# I found Big Bud



## Vol (Jul 5, 2009)

You got to see this tractor built in 1977.....

Regards, Mike

I Found Big Bud! | AGWEB.com


----------



## mlappin (Jun 25, 2009)

Not to nit pick, but even at $4 farm diesel, that's only $4000 to fill the tank. Even at the insane price of fuel in England at roughly $10.80 a gallon it'd cost $10,800. Original cost was $300,000.


----------



## Vol (Jul 5, 2009)

mlappin said:


> Not to nit pick, but even at $4 farm diesel, that's only $4000 to fill the tank. Even at the insane price of fuel in England at roughly $10.80 a gallon it'd cost $10,800. Original cost was $300,000.


Your right Marty.....thats what I get for posting that close to my bedtime. Oh well....I shall correct my mis-statement!

Regards, Mike


----------



## swmnhay (Jun 13, 2008)

There is a couple around here but they are not the biggest one.Big Bud had various sizes.
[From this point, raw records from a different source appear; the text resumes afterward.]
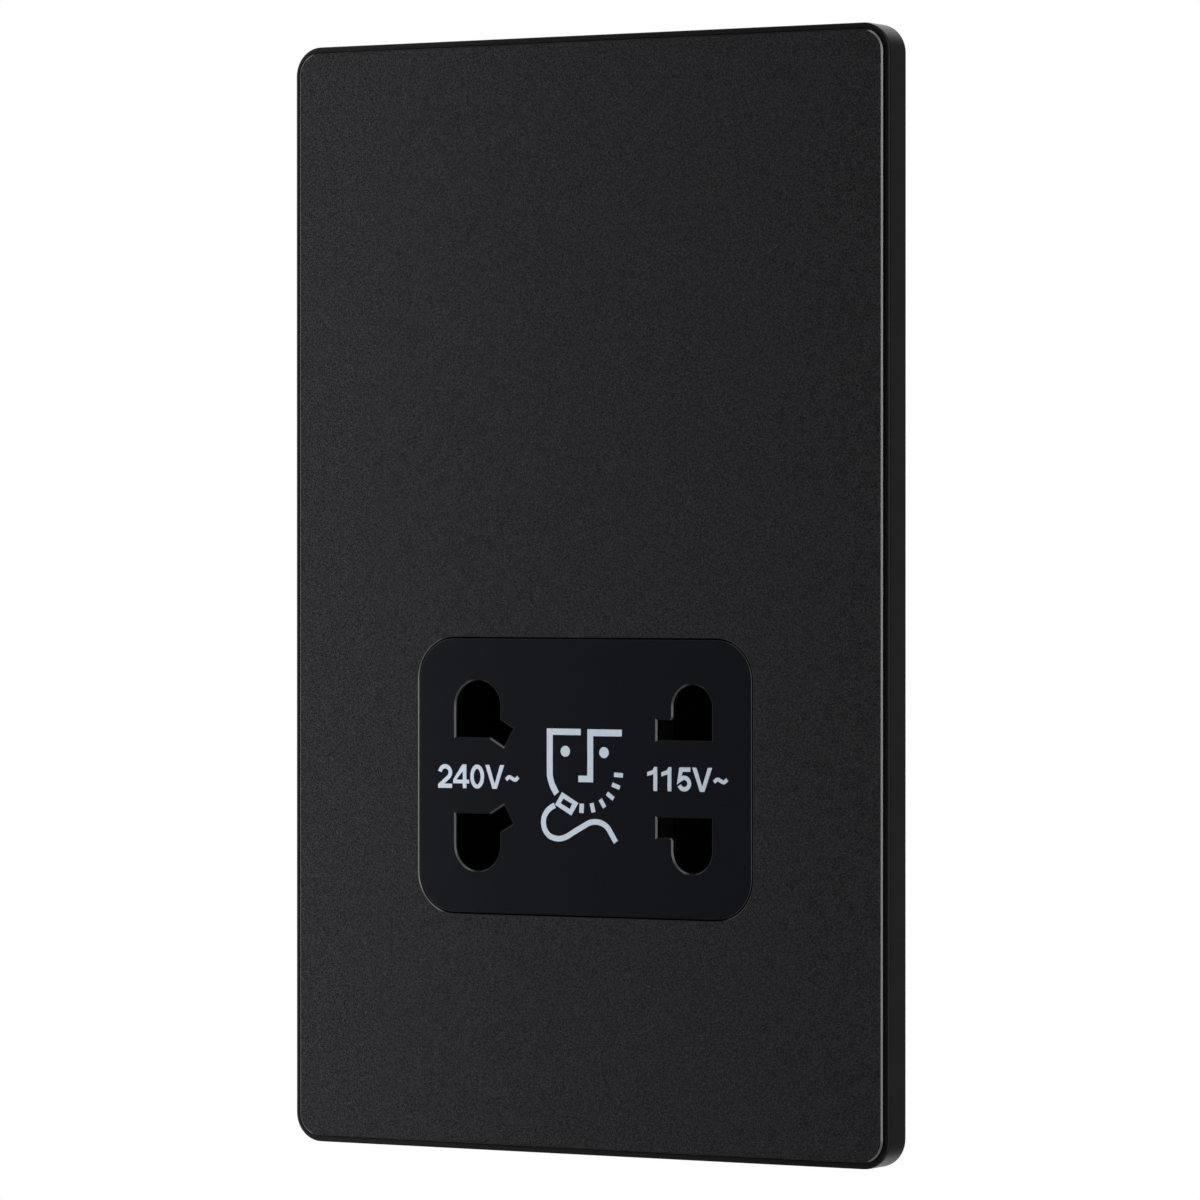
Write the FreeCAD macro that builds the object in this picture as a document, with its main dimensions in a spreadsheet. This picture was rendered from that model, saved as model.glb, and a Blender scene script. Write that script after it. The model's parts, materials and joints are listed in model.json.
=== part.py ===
import FreeCAD, Part
import os
import re
import Sketcher

# A two-voltage shaver supply unit for a wall box: a screwless front plate on a steel yoke,
# a socket face with two pairs of pin openings, shutters and contacts behind it, and an
# isolating transformer above them in a stepped rear case.
# X runs to the right, Y into the wall and Z up. The origin is on the wall's surface,
# midway between the two fixing holes.

# Driving sizes in millimetres, or degrees where the note says so
SIZES = [
    ("plate_width", 95, "front frame, across"),
    ("plate_height", 155, "front frame, up"),
    ("plate_corner", 4, "front frame corner radius"),
    ("frame_depth", 4.7, "rim, from the wall to its front"),
    ("frame_wall", 1.5, "thickness of the frame's sides"),
    ("frame_floor", 1.5, "thickness of the floor under the panel"),
    ("frame_edge", 0.3, "rounding of the rim's front edge"),
    ("panel_margin", 0.88, "width of rim left around the panel"),
    ("panel_thick", 1.2, "face panel thickness"),
    ("panel_step", 0.48, "how far the panel stands in front of the rim"),
    ("panel_edge", 0.2, "bevel around the panel's front"),
    ("panel_gap", 0.06, "gap between the panel's edge and its seat"),
    ("window_gap", 0.18, "gap between the socket face and the panel"),
    ("window_edge", 0.1, "bevel around the panel's window"),
    ("clip_gap", 3.1, "gap between the case and the clips"),
    ("clip_up", 44, "middle of the clips above and below the origin"),
    ("clip_length", 6, "clip leg along the height"),
    ("clip_thick", 1, "clip leg thickness"),
    ("clip_hook", 0.7, "how far a clip's hook reaches past its leg"),
    ("clip_reach", 1.4, "end of the clips behind the yoke"),
    ("hook_gap", 0.15, "gap between the yoke and the clips' hooks"),
    ("hook_flat", 0.2, "flat at the tip of a clip's hook"),
    ("clip_slot_across", 0.3, "gap between a clip and its slot, across"),
    ("clip_slot_up", 0.4, "gap between a clip and its slot, up"),
    ("outlet_level", -25.2, "height of the outlets' middle"),
    ("face_width", 53.1, "socket face, across"),
    ("face_height", 38.35, "socket face, up"),
    ("face_corner", 5.6, "socket face corner radius"),
    ("face_recess", 0.03, "socket face behind the panel's front"),
    ("face_edge", 0.18, "rounding of the socket face's front edge"),
    ("face_skin", 1, "thickness of the socket face at the pin openings"),
    ("wide_pin_across", 17.15, "middle of the wide pin openings"),
    ("wide_pin_width", 7.2, "wide pin opening, across"),
    ("wide_pin_near", 5.35, "flat end of a wide opening from the outlets' middle"),
    ("wide_pin_far", 13.3, "round end of a wide opening from the outlets' middle"),
    ("slant_angle", 30, "slant of the blade slots, degrees"),
    ("slant_width", 2.9, "width of the slanted blade slots"),
    ("slant_reach", 4.97, "end of a slanted slot from the opening's middle"),
    ("slim_pin_across", 17.2, "middle of the narrow pin openings"),
    ("slim_pin_width", 6.1, "narrow pin opening, across"),
    ("slim_pin_near", 5.32, "flat end of a narrow opening from the outlets' middle"),
    ("slim_pin_far", 12.95, "round end of a narrow opening from the outlets' middle"),
    ("side_slot_reach", 5.55, "end of a straight side slot from the opening's middle"),
    ("side_slot_height", 2.75, "height of the straight side slots"),
    ("side_slot_round", 0.5, "rounding where a side slot meets its opening"),
    ("opening_edge", 0.22, "bevel around the front of the pin openings"),
    ("yoke_inset_across", 3.5, "yoke inside the front frame, at each side"),
    ("yoke_inset_up", 4.5, "yoke inside the front frame, at each end"),
    ("yoke_corner", 3, "mounting yoke corner radius"),
    ("yoke_thick", 1.2, "mounting yoke sheet"),
    ("yoke_window_gap", 0.75, "gap between the yoke and the socket face"),
    ("fixing_centres", 120.6, "distance between the fixing holes"),
    ("fixing_hole", 4, "fixing hole diameter"),
    ("fixing_head", 9, "clear diameter for a fixing screw's head"),
    ("earth_across", 12.4, "middle of the earth tab and of the outer terminals"),
    ("earth_tab_width", 8, "earth tab, across"),
    ("earth_tab_reach", 8, "earth tab behind the yoke"),
    ("earth_tab_level", -56.2, "upper face of the earth tab"),
    ("tab_relief", 0.5, "relief beside the earth tab"),
    ("rivet_hole", 3.1, "earth rivet hole diameter"),
    ("rivet_body", 3, "earth rivet shank diameter"),
    ("rivet_head", 5, "earth rivet head diameter"),
    ("rivet_cap", 0.7, "height of the rivet's heads"),
    ("rivet_depth", 4.4, "earth rivet behind the yoke's rear face"),
    ("link_width", 5, "earth link, across"),
    ("link_thick", 0.8, "earth link strip"),
    ("link_start", 1, "front end of the earth link behind the yoke"),
    ("link_lap", 3, "how far the earth link laps its terminal"),
    ("link_gap", 0.1, "gap around the earth link in the housing"),
    ("case_top", 55, "top of the rear case"),
    ("case_bottom", -54, "underside of the rear case"),
    ("case_corner", 2.5, "rear case corner radius"),
    ("case_wall", 1.8, "rear case wall"),
    ("case_step", 0, "height where the deeper part of the case begins"),
    ("flange_thick", 2, "front wall of the module, behind the yoke"),
    ("low_depth", 29, "depth of the case behind the outlets"),
    ("high_depth", 33, "depth of the case behind the transformer"),
    ("hump_depth", 41, "depth of the case over the windings"),
    ("hump_width", 38, "winding cover, across"),
    ("hump_height", 32, "winding cover, up"),
    ("vent_width", 1.6, "width of a vent slot"),
    ("vent_length", 20, "length of a vent slot"),
    ("vent_pitch", 4.4, "distance between vent slots"),
    ("chamber_width", 46.8, "shutter chamber, across"),
    ("chamber_height", 33.2, "shutter chamber, up"),
    ("chamber_wall", 1.4, "shutter chamber wall"),
    ("chamber_gap", 0.4, "gap between the shutter chamber and the case's sides"),
    ("boss_inset", 3.4, "screw posts from the case's side walls"),
    ("boss_top", 49.8, "height of the upper screw posts"),
    ("boss_bottom", -48.8, "height of the lower screw posts"),
    ("boss_size", 6, "screw post diameter"),
    ("screw_hole", 2.5, "pilot hole diameter in the screw posts"),
    ("screw_body", 2.4, "self-tapping screw shank diameter"),
    ("screw_head", 5, "self-tapping screw head diameter"),
    ("screw_clearance", 3.2, "clearance hole diameter for a self-tapping screw"),
    ("screw_depth", 9, "depth of a pilot hole in a screw post"),
    ("screw_spare", 1, "clear depth past a screw's tip"),
    ("thin_head", 0.9, "height of the yoke screws' thin heads"),
    ("pan_head", 1.4, "height of the other screws' heads"),
    ("drive_slot", 0.6, "width of a screwdriver slot"),
    ("carrier_gap", 0.2, "gap between the contact carrier and the shutter chamber"),
    ("carrier_height", 31.6, "contact carrier, up"),
    ("carrier_front", 9.8, "front of the contact carrier"),
    ("carrier_rear", 24, "rear of the contact carrier"),
    ("well_width", 9, "contact well, across"),
    ("well_near", 5, "near edge of a well from the outlets' middle"),
    ("well_far", 12.9, "far edge of a well from the outlets' middle"),
    ("well_wall", 1, "least wall beside a contact well"),
    ("shutter_gap", 0.4, "gap between a shutter and the chamber's side wall"),
    ("shutter_inner", 10.8, "inner edge of a shutter flap from the centre line"),
    ("shutter_tip", 0.6, "flat at the front of a shutter ramp"),
    ("shutter_front", 1, "front of a shutter ramp"),
    ("shutter_low", 8.2, "rear end of a shutter ramp"),
    ("shutter_rear", 9.4, "rear face of a shutter"),
    ("shutter_near", 3.8, "near edge of a flap from the outlets' middle"),
    ("shutter_far", 14, "far edge of a flap from the outlets' middle"),
    ("shutter_web", 1.4, "outer web joining the two flaps"),
    ("web_front", 4.6, "front of the outer web"),
    ("shutter_travel", 10.2, "full stroke of a shutter"),
    ("cam_height", 1.8, "height of the cam arm beside the lower flap"),
    ("cam_front", 5.4, "front of the cam arm"),
    ("cam_lift", 1.5, "how far the cam arm pushes a switch plunger"),
    ("plunger_across", 11.4, "switch plunger from the centre line"),
    ("plunger_drop", 2.9, "switch plunger below the outlets' middle"),
    ("plunger_size", 1.6, "switch plunger diameter"),
    ("plunger_gap", 0.12, "gap between a plunger and its cam"),
    ("plunger_fit", 0.05, "radial clearance of a plunger in its switch"),
    ("plunger_length", 5.4, "switch plunger length"),
    ("plunger_spare", 0.3, "clear depth behind a plunger at full lift"),
    ("switch_outer", 13.1, "outer side of a switch from the centre line"),
    ("switch_inner", 1.4, "inner side of a switch from the centre line"),
    ("switch_drop", 4.1, "underside of a switch below the outlets' middle"),
    ("switch_height", 5.8, "switch, up"),
    ("switch_front", 10.4, "front of a switch"),
    ("switch_rear", 18.3, "rear of a switch"),
    ("switch_gap", 0.15, "gap around a switch in its pocket"),
    ("spring_outer", 3.6, "return spring outer diameter"),
    ("spring_wire", 0.4, "return spring wall"),
    ("spring_depth", 6.6, "depth of the return springs' axis"),
    ("rib_thick", 1.8, "spring rib on the centre line, across"),
    ("rib_height", 3.4, "spring rib, up"),
    ("peg_size", 2.2, "spring peg diameter"),
    ("peg_length", 2, "spring peg length"),
    ("contact_sheet", 0.6, "contact strip thickness"),
    ("contact_grip", 4.7, "width between the leaves where they grip a pin"),
    ("contact_mouth", 6.4, "width between the leaves at their mouth"),
    ("contact_root", 6, "width between the leaves at their root"),
    ("contact_front", 11.6, "front of the contact leaves"),
    ("grip_depth", 13.8, "depth where the leaves are closest"),
    ("contact_height", 6, "contact leaves, up"),
    ("strip_inset", 0.5, "contact strip inside the leaves, above and below"),
    ("strip_margin", 0.6, "contact strip past the leaves, at each side"),
    ("pin_level", 8.4, "contact middle from the outlets' middle"),
    ("block_width", 37.2, "terminal housing, across"),
    ("block_top", -33.5, "top of the terminal housing"),
    ("block_bottom", -47.5, "underside of the terminal housing"),
    ("block_depth", 40.6, "rear of the terminal housing"),
    ("block_wall", 1.4, "rear and top wall of the terminal housing"),
    ("brass_size", 7.8, "terminal across and deep"),
    ("brass_front", 31, "front face of the terminals"),
    ("brass_top", -36, "top of the terminals"),
    ("brass_bottom", -46.5, "underside of the terminals"),
    ("brass_gap", 0.2, "gap around a terminal in its housing"),
    ("wire_bore", 4.2, "wire hole diameter in a terminal"),
    ("wire_depth", 34, "depth of the wire holes' axis"),
    ("clamp_hole", 3.5, "clamp screw hole diameter"),
    ("clamp_body", 3.4, "clamp screw diameter"),
    ("clamp_tip", 36.3, "tip of a clamp screw at rest, clear of the wire hole"),
    ("clamp_length", 4.2, "clamp screw length"),
    ("clamp_slot", 0.9, "depth of a clamp screw's slot"),
    ("clamp_access", 4.8, "screwdriver hole diameter over a clamp screw"),
    ("tail_width", 3.2, "terminal tail, across"),
    ("tail_thick", 0.8, "terminal tail thickness"),
    ("tail_level", -40, "middle height of the terminal tails"),
    ("tail_end", 25.6, "front end of the terminal tails"),
    ("tail_gap", 0.25, "gap around a tail where it enters the case"),
    ("core_level", 26, "middle height of the transformer"),
    ("core_width", 48, "lamination stack, across"),
    ("core_gap", 1.2, "gap between the lamination stack and the case's sides"),
    ("core_height", 40, "lamination stack, up"),
    ("core_front", 11, "front of the lamination stack"),
    ("core_rear", 29, "rear of the lamination stack"),
    ("core_leg", 16, "centre leg of the laminations"),
    ("core_window", 8, "width of a lamination window"),
    ("core_opening", 24, "height of a lamination window"),
    ("core_hole", 3.6, "hole diameter in the laminations"),
    ("core_hole_in", 4, "lamination holes from the stack's edges"),
    ("core_screw", 2.9, "core screw shank diameter"),
    ("core_pilot", 3, "pilot hole diameter in the core posts"),
    ("core_head", 5.4, "core screw head diameter"),
    ("core_post", 6, "core post diameter"),
    ("core_pilot_depth", 6, "depth of a pilot hole in a core post"),
    ("bobbin_wall", 0.9, "bobbin tube wall"),
    ("bobbin_gap", 0.15, "gap between the bobbin and the laminations"),
    ("bobbin_flange", 1.2, "bobbin flange thickness"),
    ("bobbin_end_gap", 0.2, "gap between the bobbin and the ends of its windows"),
    ("coil_reach", 7.8, "bobbin flange past the centre leg"),
    ("winding_inset", 0.5, "windings inside the edge of the flanges"),
    ("winding_round", 2.5, "corner radius of the windings"),
    ("cutout_width", 10, "thermal cut-out, across"),
    ("cutout_height", 8, "thermal cut-out, up"),
    ("cutout_thick", 2.4, "thermal cut-out thickness"),
    ("cutout_across", -9, "middle of the thermal cut-out"),
    ("cutout_gap", 0.1, "gap between the cut-out and the winding"),
    ("cutout_margin", 0.6, "gap between the cut-out and the lower bobbin flange"),
    ("lead_size", 1.3, "insulated lead diameter"),
    ("lead_low_depth", 26, "depth of the leads behind the carrier"),
    ("lead_high_depth", 30.15, "depth of the leads behind the laminations"),
    ("lead_turn", 3, "height where the leads turn back"),
    ("lead_gap", 0.4, "gap between the leads and the bobbin's ends"),
    ("lead_screw_gap", 0.2, "gap between the outlet leads and the core screws"),
    ("common_across", 6, "common lead from the centre line"),
]

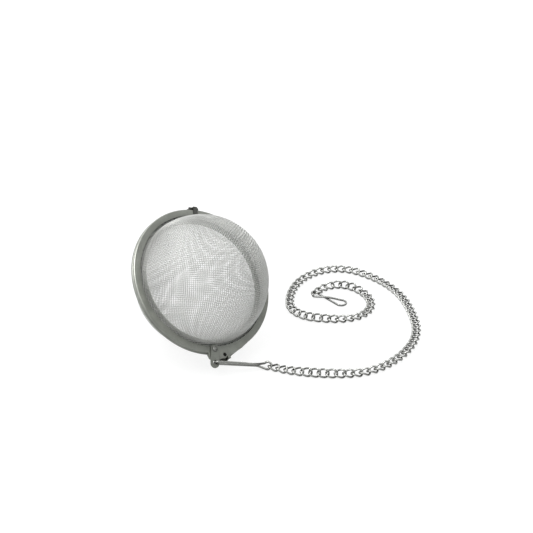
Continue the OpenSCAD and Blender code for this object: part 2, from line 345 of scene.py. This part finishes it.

Find it hard to belieive $300,000 in 1977.


----------



## Gearclash (Nov 25, 2010)

Interesting that it has 20,000 hrs on it. They must have used pretty good components through out to make it economical to run it that long.


----------



## NDVA HAYMAN (Nov 24, 2009)

I know that Big Bud has been to quite a few farm shows. I always wondered about the logistics of moving that monster to all of the different shows and what had to be disassembled and then put back together ?


----------